Sorry we missed you, Ken Loach, sortie le 23 octobre.
Jusqu'à ses derniers instants de cinéaste, Ken Loach n'en démordra pas et continuera d'enfoncer le clou avec opiniâtreté contre les ravages du libéralisme. Pour autant, le cinéaste anglais ne tourne jamais le même film, s'ingéniant à faire le portrait d'hommes et de femmes qui luttent pour exister dans un système où la loi du plus fort et du plus riche ne fait pas de quartiers. La petite famille de Sorry we missed you est typiquement loachienne presque jusqu'à la caricature, dominée par deux figures féminines, les plus sensées, les plus bienveillantes et certainement les plus courageuses : la mère, admirable, et sa fillette, qui l'est tout autant. La dernière partie du film, suite d'avanies dramatiques est un peu trop chargée et rappelle que ces dernières années Loach a souvent la main un peu lourde et démonstrative (voir Moi, Daniel Blake). Mais bon, on peut l'exonérer de ces pesanteurs au vu de la grande humanité qui se dégage de Sorry we missed you. Et si sa mise en scène brille moins qu'à l'époque de ses plus grands films (en gros dans les années 90), ses scénarios ont toujours non seulement du sens mais ne lâchent pas prise, socialement parlant.
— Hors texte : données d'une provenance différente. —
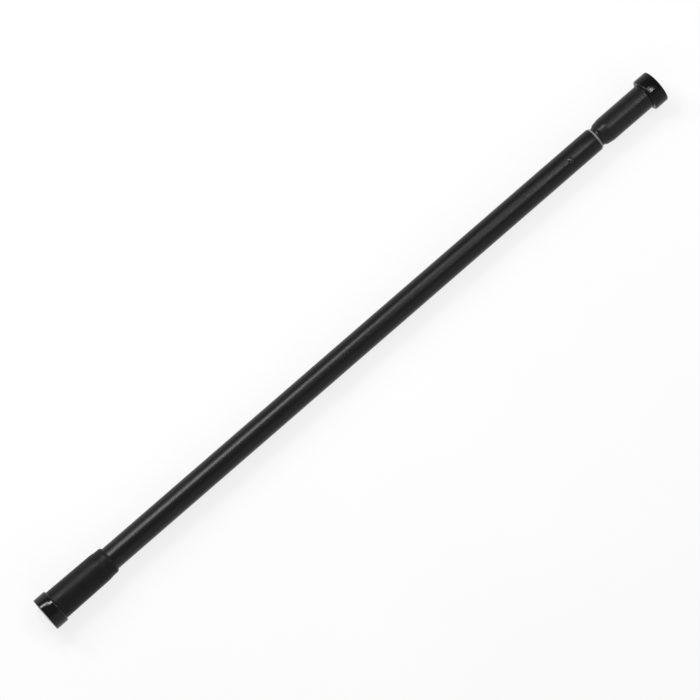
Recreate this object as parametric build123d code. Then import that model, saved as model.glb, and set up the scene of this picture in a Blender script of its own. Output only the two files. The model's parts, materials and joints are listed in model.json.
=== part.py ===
from build123d import *

import os
from math import radians, tan

# Telescoping twist-lock bed cargo bar, collapsed to its shortest length.
#
# Millimetres. The bar's axis is +X. The origin is the centre of the fixed foot's pressing face, so every
# station below is a distance from that face. +Z is up when the bar lies across a truck bed.
#
# Two steel tubes telescope. A square wedge nut on a threaded rod pushes four jaws out against the bore of
# the outer tube when the inner tube is turned half a turn, and a spring in the inner tube then pushes the
# two feet apart. Rubber grips cover both tube ends, and each ends in a round foot.

# ---------------------------------------------------------------- driving dimensions
BAR_LENGTH = 1016.0  # 40 in, collapsed
EXTENSION = 762.0  # 30 in, which makes 70 in
FIT = 0.1  # radial running clearance
TOUCH = 0.05  # face-to-face clearance between moving pieces

TUBE_WALL = 1.2
OUTER_R = 31.75 / 2  # outer tube, 1 1/4 in
INNER_R = 23.8 / 2  # inner tube, 15/16 in
BORE_R = OUTER_R - TUBE_WALL
INNER_BORE_R = INNER_R - TUBE_WALL

FIXED_FOOT_R = 46.2 / 2
SLIDING_FOOT_R = 45.0 / 2
FOOT_WALL = 5.0  # rubber between a tube's end disc and the wall it presses on
FOOT_FACE_EDGE = 1.4  # rounding of the rim round the pressing face
FOOT_INNER_EDGE = 2.4  # rounding of the rim beside the grip
TREAD_RADII = (8.5, 12.5, 16.5)  # circular grooves in a foot's face
TREAD_WIDTH = 1.6
TREAD_DEPTH = 1.0
FIXED_FOOT_LENGTH = 18.6
SLIDING_FOOT_LENGTH = 20.0

FIXED_GRIP_END = 105.4
FIXED_GRIP_R = 40.6 / 2
FIXED_GRIP_DRAFT = 0.8  # how much smaller a grip's radius is where its taper starts
FIXED_TAPER = 18.0  # length of a grip's tapered mouth
FIXED_SHOULDER = (9.5, 18.6)  # distance from the mouth and radius part of the way down the taper
FIXED_LIP_R = 36.6 / 2
SLIDING_GRIP_R = 34.0 / 2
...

C'est ce qui s'appelle avoir de la constance et une conscience qui ne baisse pas la garde.
Oleg de Juris Kursietis, sortie le 30 octobre.
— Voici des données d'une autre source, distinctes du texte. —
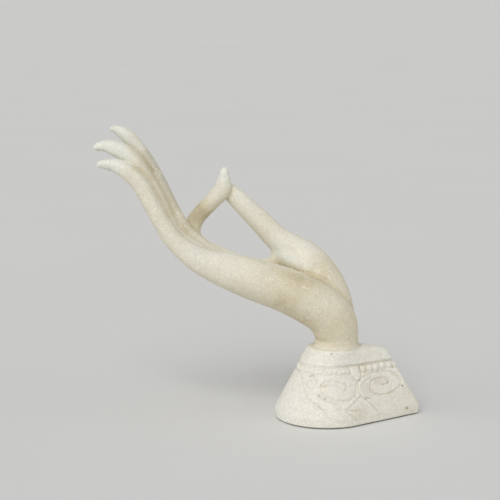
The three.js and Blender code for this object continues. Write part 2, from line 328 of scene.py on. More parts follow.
def streak(points, normals, start, end, reach):
    """How near each point of the hand's front is to a line in the front view, from 0 to 1."""
    flat = points[:, [0, 2]] / MM
    way = np.array(end) - np.array(start)
    t = np.clip((flat - start) @ way / (way @ way), 0, 1)
    gap = np.linalg.norm(flat - start - t[:, None] * way, axis=1)
    return np.exp(-((gap / reach) ** 2)) * smooth_step(*FRONT_FACING, normals[:, 1])


def flattened(points, normals, mean):
    """Sinks the ring finger's root to a shallow valley between its neighbours."""
    start, end, reach, rounds, share = SUNK_RIDGE
    mark = share * streak(points, normals, start, end, reach)
    return points + (evened(points, mean, rounds) - points) * mark[:, None]


def swelled(points, normals):
    """Raises the bend between the thumb and its ball, and the ball's edge above the crease."""
    rise = np.zeros(len(points))
    for height, reach, middle in SWELLS:
        rise += height * np.exp(-((gap_to(points, middle) / reach) ** 2))
    for height, reach, start, end in SWELLED_LINES:
        rise += height * streak(points, normals, start, end, reach)
    return points + normals * (rise * MM)[:, None]


def hand_patina_light_and_shade(points, normals, mean):
    """Patina with painted light and shade, and grey painted shade: white fingertips, warmer fingers,
    hollows, undersides, heel and wrist.
    """
    hollow = hollowness(points, normals, mean, HOLLOW_ROUNDS) / MM
    x, _, z = (points / MM).T
    wrist = smooth_step(*WRIST_HEIGHTS, z - WRIST_LEAN * x)
    fingers = smooth_step(*FINGERS_START, -x) * smooth_step(*FINGERS_END, -x)
    tips = smooth_step(*TIPS_START, -x)
    raised_tip = smooth_step(*RAISED_TIP_HEIGHTS, z) * smooth_step(*RAISED_TIP_START, -x)
    underside = smooth_step(*UNDERSIDE_FACING, normals[:, 2]) * smooth_step(*UNDERSIDE_HEIGHTS, z)
    # Warmer towards the wrist and on the fingers, whiter at the tips: stone tone and painted light and
    # shade. Warmer undersides: painted shade.
    patina_light_and_shade = HAND_PATINA + WRIST_TONE_AND_SHADE * wrist + FINGERS_TONE_AND_SHADE * fingers
    patina_light_and_shade += TIPS_TONE_AND_LIGHT * tips + RAISED_TIP_TONE_AND_LIGHT * raised_tip + UNDERSIDE_SHADE * underside
    # Warmer hollows: painted shade, with some patina
    patina_light_and_shade += np.clip(HOLLOW_SHADE_AND_PATINA * hollow, *HOLLOW_LIMITS)
    # Spots of warm painted shade
    for warmth, (middle_x, middle_z), (half_x, half_z) in WARM_SHADE_SPOTS:
        patina_light_and_shade += warmth * np.exp(-(((x - middle_x) / half_x) ** 2) - ((z - middle_z) / half_z) ** 2)
    # Painted shade and light along lines, and grey painted shade, with a few stains
    shade_and_dirt = np.zeros(len(points))
    for warmth, shade, reach, start, end in STAINS_AND_PAINTED_LIGHT:
        mark = streak(points, normals, start, end, reach)
        patina_light_and_shade += warmth * mark
        shade_and_dirt += shade * mark
    return patina_light_and_shade, shade_and_dirt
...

Comment peut-on être letton dans l'Europe d'aujourd'hui ? Autant dire personne ou presque, boucher anonyme dans une usine belge, comme Oleg dans le deuxième long-métrage éponyme de Juris Kursietis. Le migrant dont parle le cinéaste letton ne vient pas d'un autre continent mais bien de l'autre bout de l'Europe et sa situation n'en est pas moins précaire et ses capacités d'évolution proches de zéro pour peu qu'il tombe dans certains pièges. Oleg pourrait être un film des frères Dardenne, dans la forme, réalisme et caméra à l'épaule, et dans le fond. Kursietis semble pourtant hésiter entre plusieurs registres : psychologique, avec la quête identitaire de son personnage principal ; nerveuse, en adoptant certains codes du film noir mais n'en épousant pas vraiment le rythme. Un peu assis entre deux chaises, doté pourtant d'une écriture sèche et efficace, Oleg s'en remet un peu trop facilement à un symbolisme libérateur qui s'exprime notamment par une voix off, heureusement assez peu présente, et des images aquatiques bien convenues. Voici un film intéressant et éclairant par ce qu'il montre mais au cheminement narratif finalement sage et attendu.
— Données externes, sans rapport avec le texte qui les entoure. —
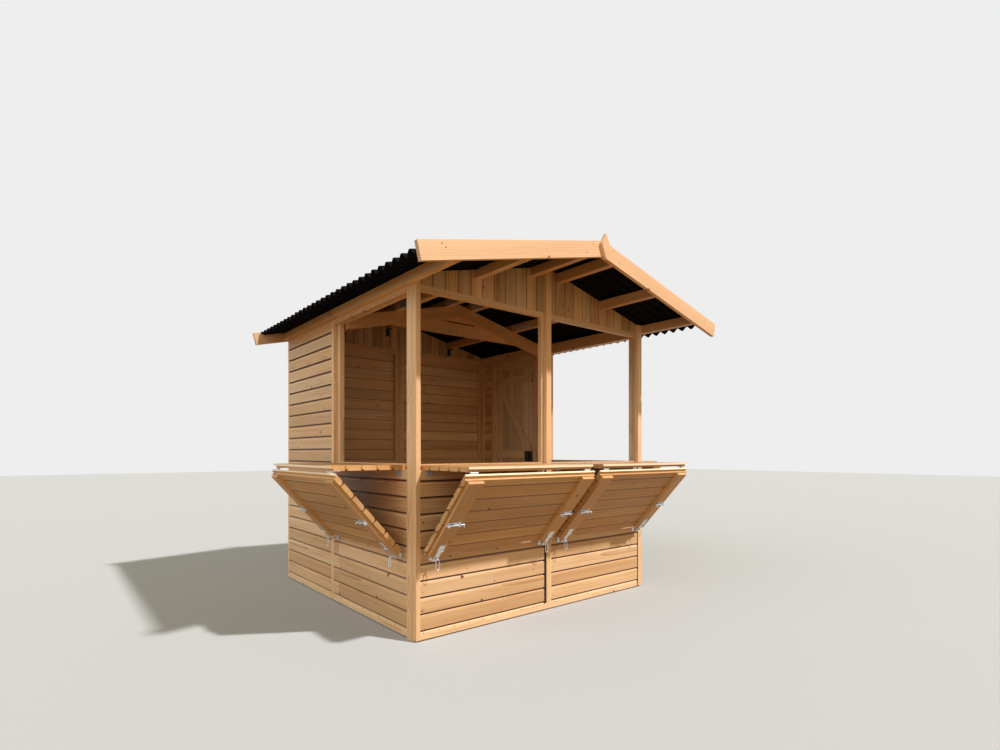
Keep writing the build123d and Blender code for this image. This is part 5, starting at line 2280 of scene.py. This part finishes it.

Le vent, Victor Sjöström, 1928
Une projection sur grand écran et accompagné au piano, voilà qui assurément donne du souffle à un film muet qui n'en manque pas : Le vent de Victor Sjöström. On a dit avec raison que le film marque une rencontre épique : celle du cinéma européen avec les grands espaces américains. Jamais en tous cas, cette synthèse impossible ne s'est aussi bien matérialisée. Evidemment, c'est aussi l'un des derniers très grands films de l'époque du muet avant que le parlant n'emporte tout sur son passage. Après cette symphonie lyrique du nouveau monde, Sjöström ne retrouvera plus la main. Quant à Lilian Gish dont le visage de tragédienne illumine le film, elle ne reviendra vraiment à l'écran que dans les années 40.